>>
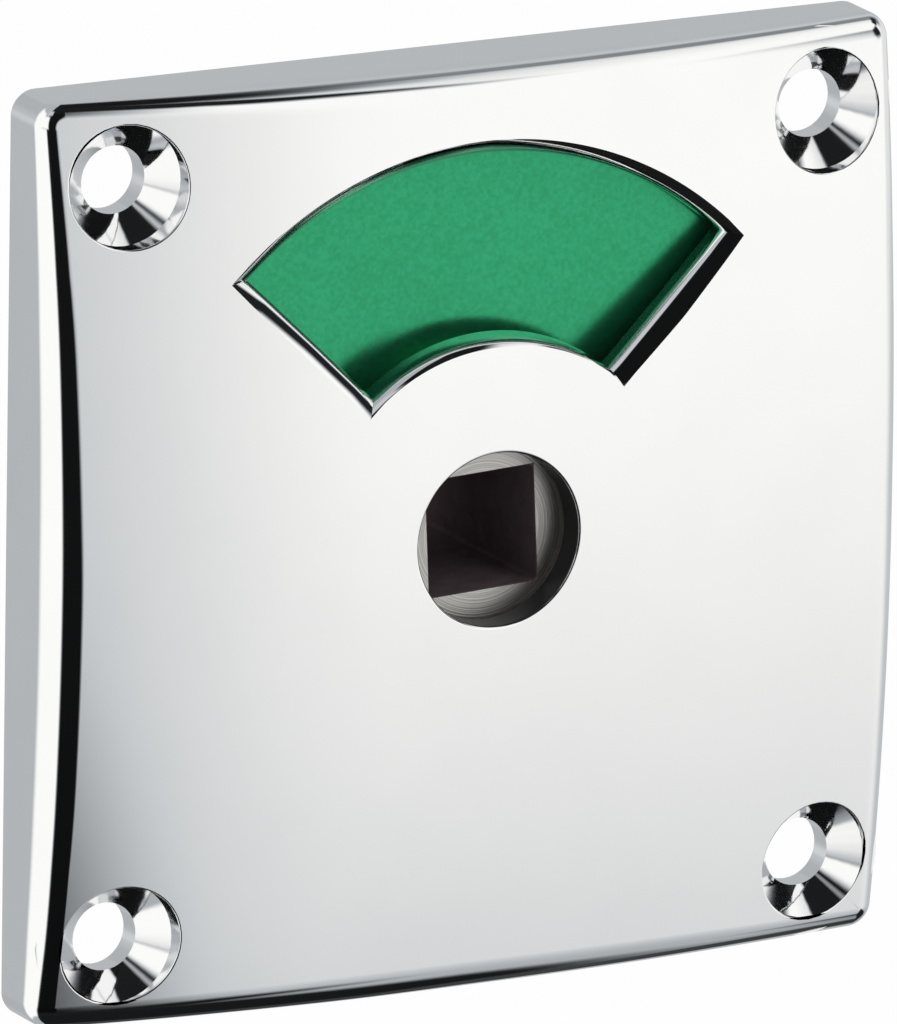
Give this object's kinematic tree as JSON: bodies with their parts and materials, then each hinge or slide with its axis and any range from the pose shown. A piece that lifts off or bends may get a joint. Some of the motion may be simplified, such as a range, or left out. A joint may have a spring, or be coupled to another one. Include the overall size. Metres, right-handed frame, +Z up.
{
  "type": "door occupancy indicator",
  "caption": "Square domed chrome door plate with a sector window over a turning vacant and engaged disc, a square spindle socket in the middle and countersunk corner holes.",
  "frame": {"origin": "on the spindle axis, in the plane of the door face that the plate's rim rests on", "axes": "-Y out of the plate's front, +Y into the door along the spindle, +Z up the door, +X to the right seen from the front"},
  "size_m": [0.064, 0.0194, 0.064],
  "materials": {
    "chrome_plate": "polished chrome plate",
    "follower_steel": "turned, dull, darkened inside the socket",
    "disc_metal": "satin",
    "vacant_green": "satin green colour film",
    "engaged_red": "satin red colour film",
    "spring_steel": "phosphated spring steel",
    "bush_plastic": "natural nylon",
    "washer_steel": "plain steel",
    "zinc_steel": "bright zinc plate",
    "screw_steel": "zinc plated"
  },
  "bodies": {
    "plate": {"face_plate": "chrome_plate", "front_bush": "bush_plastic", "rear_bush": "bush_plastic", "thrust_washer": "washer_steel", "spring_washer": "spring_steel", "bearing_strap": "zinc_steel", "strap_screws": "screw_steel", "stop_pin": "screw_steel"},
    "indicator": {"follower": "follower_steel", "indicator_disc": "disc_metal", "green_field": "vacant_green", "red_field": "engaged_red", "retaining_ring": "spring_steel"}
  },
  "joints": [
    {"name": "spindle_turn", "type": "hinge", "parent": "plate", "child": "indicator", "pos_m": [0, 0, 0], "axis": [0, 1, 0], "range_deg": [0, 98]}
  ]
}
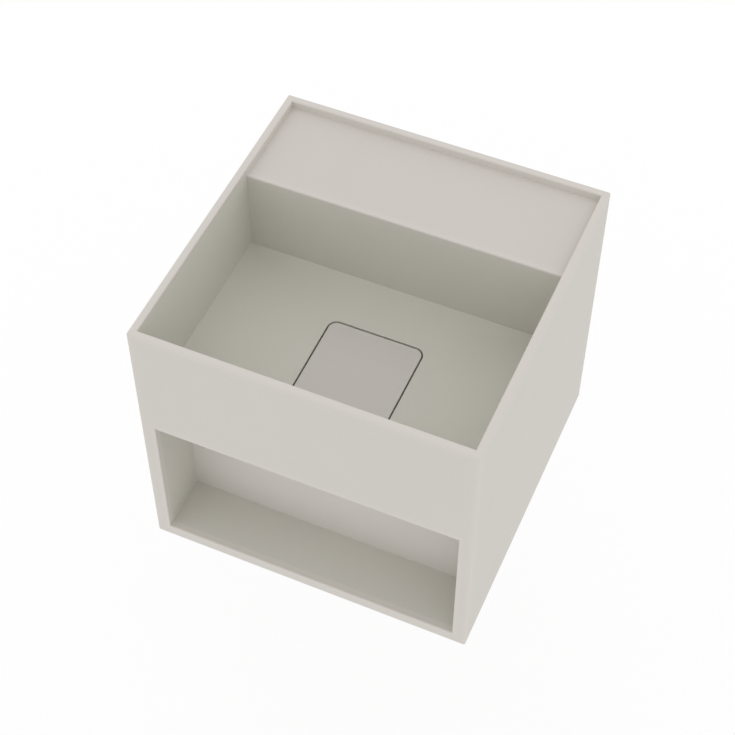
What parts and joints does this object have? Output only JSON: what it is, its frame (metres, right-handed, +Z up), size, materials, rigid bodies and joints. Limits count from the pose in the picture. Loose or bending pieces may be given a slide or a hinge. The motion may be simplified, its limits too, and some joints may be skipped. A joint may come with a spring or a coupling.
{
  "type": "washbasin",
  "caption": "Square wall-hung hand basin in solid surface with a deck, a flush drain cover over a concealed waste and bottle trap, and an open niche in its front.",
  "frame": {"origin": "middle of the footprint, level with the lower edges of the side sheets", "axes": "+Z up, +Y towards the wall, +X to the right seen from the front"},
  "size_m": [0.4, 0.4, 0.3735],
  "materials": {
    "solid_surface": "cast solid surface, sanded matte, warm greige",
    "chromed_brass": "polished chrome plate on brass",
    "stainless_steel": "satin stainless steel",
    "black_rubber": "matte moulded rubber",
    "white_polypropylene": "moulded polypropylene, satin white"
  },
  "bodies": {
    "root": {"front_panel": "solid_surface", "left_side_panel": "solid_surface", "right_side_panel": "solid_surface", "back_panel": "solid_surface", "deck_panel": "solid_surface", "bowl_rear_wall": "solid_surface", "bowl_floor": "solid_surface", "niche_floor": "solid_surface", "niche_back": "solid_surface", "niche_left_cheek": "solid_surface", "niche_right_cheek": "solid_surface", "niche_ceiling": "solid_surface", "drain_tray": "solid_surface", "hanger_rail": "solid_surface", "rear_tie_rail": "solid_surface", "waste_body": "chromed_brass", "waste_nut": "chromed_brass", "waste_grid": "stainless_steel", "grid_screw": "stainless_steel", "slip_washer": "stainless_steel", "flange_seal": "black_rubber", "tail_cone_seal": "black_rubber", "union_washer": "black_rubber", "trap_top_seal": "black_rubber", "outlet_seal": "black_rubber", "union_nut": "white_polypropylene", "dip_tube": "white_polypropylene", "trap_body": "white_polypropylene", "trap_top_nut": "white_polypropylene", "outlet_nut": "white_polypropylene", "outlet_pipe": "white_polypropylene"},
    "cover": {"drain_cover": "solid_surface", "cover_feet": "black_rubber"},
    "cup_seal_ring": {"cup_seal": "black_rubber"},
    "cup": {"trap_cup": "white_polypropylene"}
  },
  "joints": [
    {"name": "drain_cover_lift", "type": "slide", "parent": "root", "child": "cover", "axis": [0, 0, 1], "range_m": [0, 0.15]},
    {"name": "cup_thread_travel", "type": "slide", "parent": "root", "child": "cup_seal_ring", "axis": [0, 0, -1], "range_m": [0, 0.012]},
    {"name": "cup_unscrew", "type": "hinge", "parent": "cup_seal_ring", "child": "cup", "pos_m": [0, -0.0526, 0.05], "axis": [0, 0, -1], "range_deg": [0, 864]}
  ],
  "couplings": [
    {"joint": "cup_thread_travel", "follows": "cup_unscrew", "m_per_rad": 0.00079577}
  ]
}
<<
• Directive: Set down all of the data above, word for word.

• Response below:
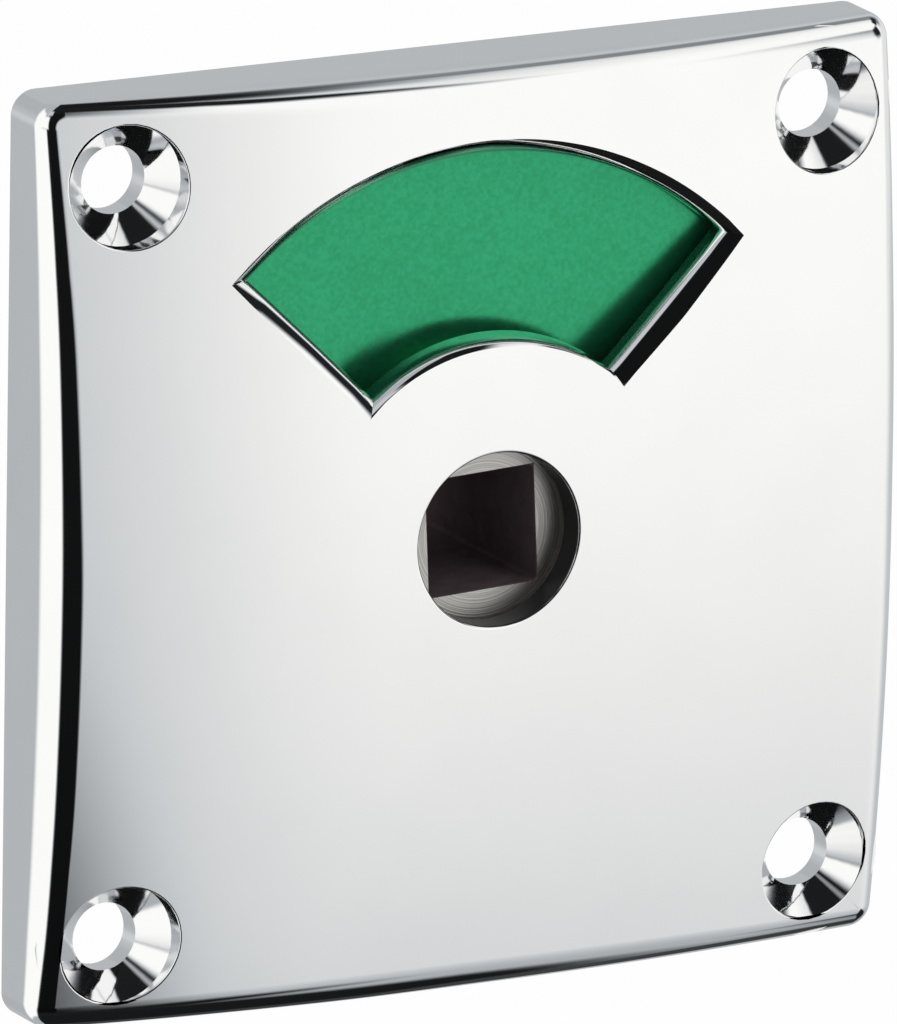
Give this object's kinematic tree as JSON: bodies with their parts and materials, then each hinge or slide with its axis and any range from the pose shown. A piece that lifts off or bends may get a joint. Some of the motion may be simplified, such as a range, or left out. A joint may have a spring, or be coupled to another one. Include the overall size. Metres, right-handed frame, +Z up.
{
  "type": "door occupancy indicator",
  "caption": "Square domed chrome door plate with a sector window over a turning vacant and engaged disc, a square spindle socket in the middle and countersunk corner holes.",
  "frame": {"origin": "on the spindle axis, in the plane of the door face that the plate's rim rests on", "axes": "-Y out of the plate's front, +Y into the door along the spindle, +Z up the door, +X to the right seen from the front"},
  "size_m": [0.064, 0.0194, 0.064],
  "materials": {
    "chrome_plate": "polished chrome plate",
    "follower_steel": "turned, dull, darkened inside the socket",
    "disc_metal": "satin",
    "vacant_green": "satin green colour film",
    "engaged_red": "satin red colour film",
    "spring_steel": "phosphated spring steel",
    "bush_plastic": "natural nylon",
    "washer_steel": "plain steel",
    "zinc_steel": "bright zinc plate",
    "screw_steel": "zinc plated"
  },
  "bodies": {
    "plate": {"face_plate": "chrome_plate", "front_bush": "bush_plastic", "rear_bush": "bush_plastic", "thrust_washer": "washer_steel", "spring_washer": "spring_steel", "bearing_strap": "zinc_steel", "strap_screws": "screw_steel", "stop_pin": "screw_steel"},
    "indicator": {"follower": "follower_steel", "indicator_disc": "disc_metal", "green_field": "vacant_green", "red_field": "engaged_red", "retaining_ring": "spring_steel"}
  },
  "joints": [
    {"name": "spindle_turn", "type": "hinge", "parent": "plate", "child": "indicator", "pos_m": [0, 0, 0], "axis": [0, 1, 0], "range_deg": [0, 98]}
  ]
}
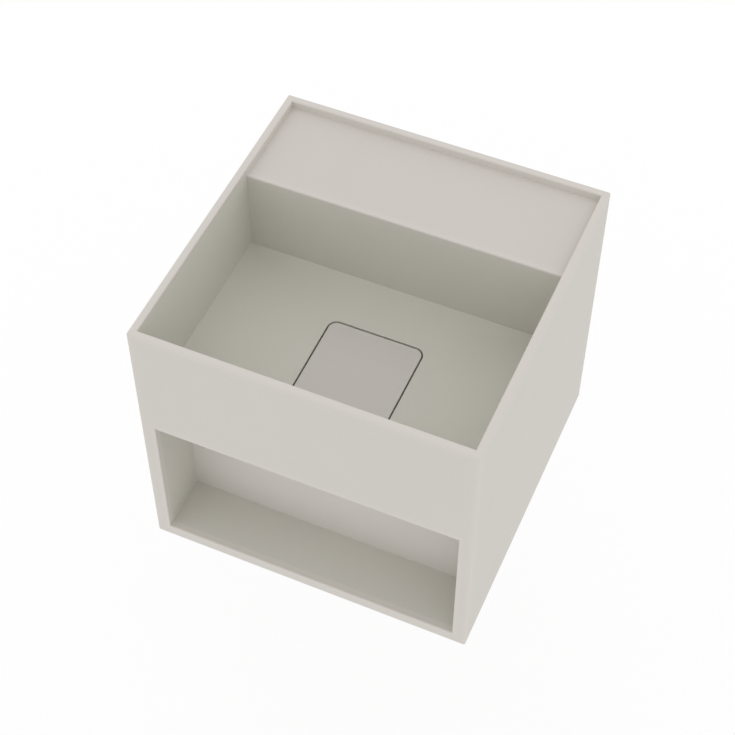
What parts and joints does this object have? Output only JSON: what it is, its frame (metres, right-handed, +Z up), size, materials, rigid bodies and joints. Limits count from the pose in the picture. Loose or bending pieces may be given a slide or a hinge. The motion may be simplified, its limits too, and some joints may be skipped. A joint may come with a spring or a coupling.
{
  "type": "washbasin",
  "caption": "Square wall-hung hand basin in solid surface with a deck, a flush drain cover over a concealed waste and bottle trap, and an open niche in its front.",
  "frame": {"origin": "middle of the footprint, level with the lower edges of the side sheets", "axes": "+Z up, +Y towards the wall, +X to the right seen from the front"},
  "size_m": [0.4, 0.4, 0.3735],
  "materials": {
    "solid_surface": "cast solid surface, sanded matte, warm greige",
    "chromed_brass": "polished chrome plate on brass",
    "stainless_steel": "satin stainless steel",
    "black_rubber": "matte moulded rubber",
    "white_polypropylene": "moulded polypropylene, satin white"
  },
  "bodies": {
    "root": {"front_panel": "solid_surface", "left_side_panel": "solid_surface", "right_side_panel": "solid_surface", "back_panel": "solid_surface", "deck_panel": "solid_surface", "bowl_rear_wall": "solid_surface", "bowl_floor": "solid_surface", "niche_floor": "solid_surface", "niche_back": "solid_surface", "niche_left_cheek": "solid_surface", "niche_right_cheek": "solid_surface", "niche_ceiling": "solid_surface", "drain_tray": "solid_surface", "hanger_rail": "solid_surface", "rear_tie_rail": "solid_surface", "waste_body": "chromed_brass", "waste_nut": "chromed_brass", "waste_grid": "stainless_steel", "grid_screw": "stainless_steel", "slip_washer": "stainless_steel", "flange_seal": "black_rubber", "tail_cone_seal": "black_rubber", "union_washer": "black_rubber", "trap_top_seal": "black_rubber", "outlet_seal": "black_rubber", "union_nut": "white_polypropylene", "dip_tube": "white_polypropylene", "trap_body": "white_polypropylene", "trap_top_nut": "white_polypropylene", "outlet_nut": "white_polypropylene", "outlet_pipe": "white_polypropylene"},
    "cover": {"drain_cover": "solid_surface", "cover_feet": "black_rubber"},
    "cup_seal_ring": {"cup_seal": "black_rubber"},
    "cup": {"trap_cup": "white_polypropylene"}
  },
  "joints": [
    {"name": "drain_cover_lift", "type": "slide", "parent": "root", "child": "cover", "axis": [0, 0, 1], "range_m": [0, 0.15]},
    {"name": "cup_thread_travel", "type": "slide", "parent": "root", "child": "cup_seal_ring", "axis": [0, 0, -1], "range_m": [0, 0.012]},
    {"name": "cup_unscrew", "type": "hinge", "parent": "cup_seal_ring", "child": "cup", "pos_m": [0, -0.0526, 0.05], "axis": [0, 0, -1], "range_deg": [0, 864]}
  ],
  "couplings": [
    {"joint": "cup_thread_travel", "follows": "cup_unscrew", "m_per_rad": 0.00079577}
  ]
}